Entries with model source code =>

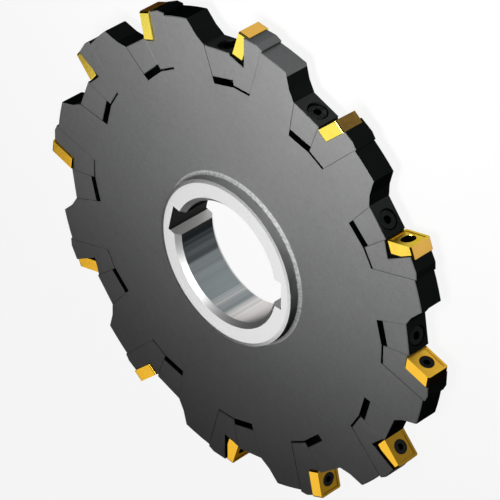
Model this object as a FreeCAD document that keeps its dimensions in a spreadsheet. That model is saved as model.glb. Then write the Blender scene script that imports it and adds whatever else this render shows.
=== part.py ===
# Side and face milling cutter of the assembled kind, in millimetres.
# A steel disc with a ground hub carries twelve tooth stations. Each station is a slot in the rim
# that holds a cartridge with a screwed-on square insert, and a tapered wedge whose screw draws it
# down beside the cartridge. The stations alternate: every second insert stands proud of the upper
# face, the others stand proud of the lower face, so that together they cut the full width.
# The cutter lies on its lower hub face. The bore axis is Z and the origin is at the bore's foot.

import FreeCAD
import Part
import Sketcher

import os

# Two places closer than this are the same when an edge is looked up.
TOUCH = 0.001

# Driving dimensions: lengths in millimetres, angles in degrees.
SIZES = {
    # hub, bore and keyways
    "hub_radius": 34.3,
    "hub_length": 20.0,
    "hub_edge": 1.4,
    "hub_edge_drop": 0.2,
    "hub_foot": 1.6,
    "bore_radius": 25.0,
    "bore_edge": 1.9,
    "key_width": 12.0,
    "key_floor": 29.6,
    "key_stagger": 166.5,
    # disc
    "disc_thickness": 10.5,
    "land_drop": 2.3,
    "rim_edge": 0.35,
    "tooth_count": 12,
    # insert: place of its cutting tip, its lean, its own size
    "cutting_radius": 100.0,
    "tip_offset": 2.1,
    "rake_lean": 17.5,
    "flank_slope": 8.0,
    "insert_length": 12.0,
    "insert_thickness": 4.9,
    "side_stand": 0.75,
    "wall_thickness": 0.95,
    "corner_radius": 0.8,
    "chip_inset": 1.1,
    "chip_depth": 0.25,
    # slot and wedge: the slot line leans back over the gullet
    "slot_offset": 4.7,
    "slot_depth": 25.5,
    "wedge_lean": 15.3,
    "wedge_taper": 11.1,
    "wedge_foot": 10.25,
    "wedge_lift": 2.9,
    "wedge_top": 14.4,
    "gullet_slope": 6.1,
    "heel_foot": 4.9,
    "heel_foot_slope": 31.8,
    "heel_slope": 45.0,
    "edge_break": 0.25,
    # cartridge
    "land_offset": 14.1,
    "back_lean": 15.4,
    "floor_gap": 0.8,
    "top_drop": 0.5,
    "top_offset": 11.6,
    "back_stand": 0.8,
    "seat_drop": 0.35,
    "wall_edge": 5.3,
    "wall_foot_drop": 2.0,
    # wedge screw
    "wedge_bolt": 4.0,
    "wedge_head": 7.0,
    "wedge_head_height": 4.0,
    "wedge_head_depth": 4.6,
    "wedge_bolt_shift": 0.7,
    "wedge_bore": 8.0,
    "wedge_hole": 4.5,
    "wedge_reach": 8.0,
    "wedge_socket": 3.0,
    "wedge_socket_depth": 2.2,
    # insert screw
    "insert_bolt": 4.0,
    "insert_bore": 6.0,
    "insert_hole": 4.4,
    "insert_head_set": 0.4,
    "insert_sink": 2.4,
    "insert_reach": 5.5,
    "insert_socket": 2.4,
    "insert_socket_depth": 1.4,
    # running room of a screw in its thread
    "thread_room": 0.05,
    "drill_room": 1.0,
}

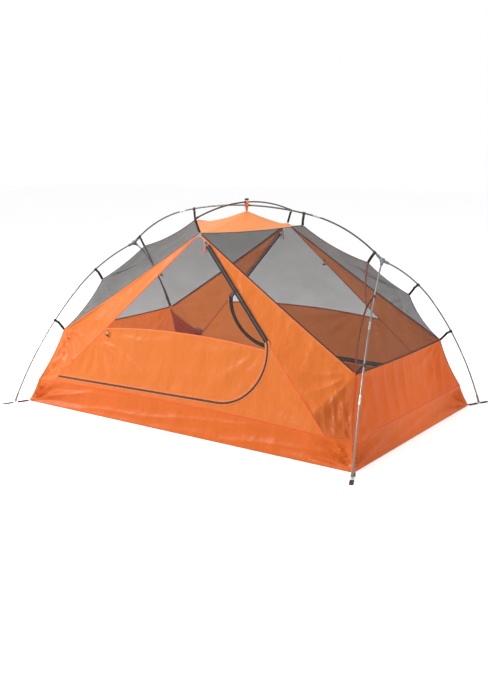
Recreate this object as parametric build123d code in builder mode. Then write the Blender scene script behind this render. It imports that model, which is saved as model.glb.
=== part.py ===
"""Inner tent for two people, hung on a ridge pole, four leg poles and a brow pole.

Millimetres, +Z up, ground at z = 0, origin under the middle of the floor.
X runs along the tent, and the front door is on the -Y side.
The tent looks the same after half a turn about Z, so most pieces are made once and turned.
"""
import os
from math import asin, atan2, cos, degrees, hypot, radians, sin

from build123d import *

# ---- fabric shell: corner places -------------------------------------------------------------
FLOOR_LENGTH = 2100
FLOOR_WIDTH = 1350
SEAM_CORNER_X = 1019                   # top corner of the bathtub floor
SEAM_HEIGHT = 120
SEAM_RISE = 26                         # how much higher the tub seam is at mid wall
DOOR_SEAM_FOOT_X = 880                 # where the seams down from the peak meet the tub seam
EAVE_CORNER = (946, -480, 397)         # lower corner of the mesh
LEG_CORNER = (865, -237, 667)          # mesh corner clipped to the leg
RIDGE_CORNER = (743, 0, 848)           # outer end of the ridge
ROOF_CORNER = (356, 0, 1018)           # end of the orange roof panel
PEAK = (0, -415, 988)                  # top of the door
ROOF_TOP = (0, 0, 1080)
SEAM_CORNER = (                        # on the line of the door wall, which leans inward
    SEAM_CORNER_X,
    -FLOOR_WIDTH / 2 + (FLOOR_WIDTH / 2 + PEAK[1]) * SEAM_HEIGHT / PEAK[2],
    SEAM_HEIGHT,
)

FABRIC = 1.5                           # thickness of the coated fabric solids
MESH = 1.0                             # thickness of the netting solids
SEAM_GAP = 6                           # from a seam line to each panel's edge
BINDING_WIDTH = 9
BINDING_THICKNESS = 1.6
BINDING_TRIM = 16
INSIDE_POINT = (0, 0, 300)             # a place inside the tent, to tell which way is out

# ---- door and zip, measured in the door wall: x along, v up the slope -------------------------
DOOR_FOOT_X = -845                     # bottom of the hinge line
DOOR_BOTTOM_V = 190                    # lowest line of the zip, at the curve
CURVE_START_X = 255                    # where the bottom zip starts to curve up
CURVE_TOP_X = 500                      # where the curve meets the straight zip
CURVE_TOP_RADIUS = 50
MESH_EDGE_SPAN = 1000                  # the netting's lower edge is an arc, from -span to span
MESH_EDGE_MIDDLE_V = 505
MESH_EDGE_END_V = 397
MESH_TO_PANEL = 1                      # from that arc to the netting and to the fabric below it
ZIP_GAP = 1.2                          # half the gap between the two zip tapes
ZIP_TAPE = 12.0                        # from the zip's middle to the tape's edge
PANEL_TO_TAPE = 0.5
TAPE_THICKNESS = 1.2
DOOR_TOP_DROP = 30                     # the door's netting starts this far below the peak
TAPE_START = 88                        # both tapes start below the parked slider
DOOR_TAPE_TO_HINGE = 15.5
FIXED_TAPE_TO_HINGE = 8
BEYOND = 1500                          # longer than any edge of the door, for cutting shapes

# ---- slider and the small pieces that swing ---------------------------------------------------
SLIDER_PARK = 66                       # from the peak to the parked slider
SLIDER_LENGTH = 14
SLIDER_WIDTH = 10
SLIDER_PLATE = 1.2
SLIDER_SLOT = 2.4
SLIDER_NECK = 1.4
SLIDER_CORNER = 3
EYE_WIDTH = 4
EYE_RADIUS = 3.2
EYE_CLEAR = 0.6                        # from an eye to the slider's plate
STALK_WIDTH = 2.4
EYE_BORE = 1.25
PIN_RADIUS = 1.2
CHEEK_THICKNESS = 1.2
CHEEK_CLEARANCE = 0.3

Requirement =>
In the records above, locate the lines holding the word "which". Copy each of them.

Right answer =>
Recreate this object as parametric build123d code in builder mode. Then write the Blender scene script behind this render. It imports that model, which is saved as model.glb.
SEAM_CORNER = (                        # on the line of the door wall, which leans inward
INSIDE_POINT = (0, 0, 300)             # a place inside the tent, to tell which way is out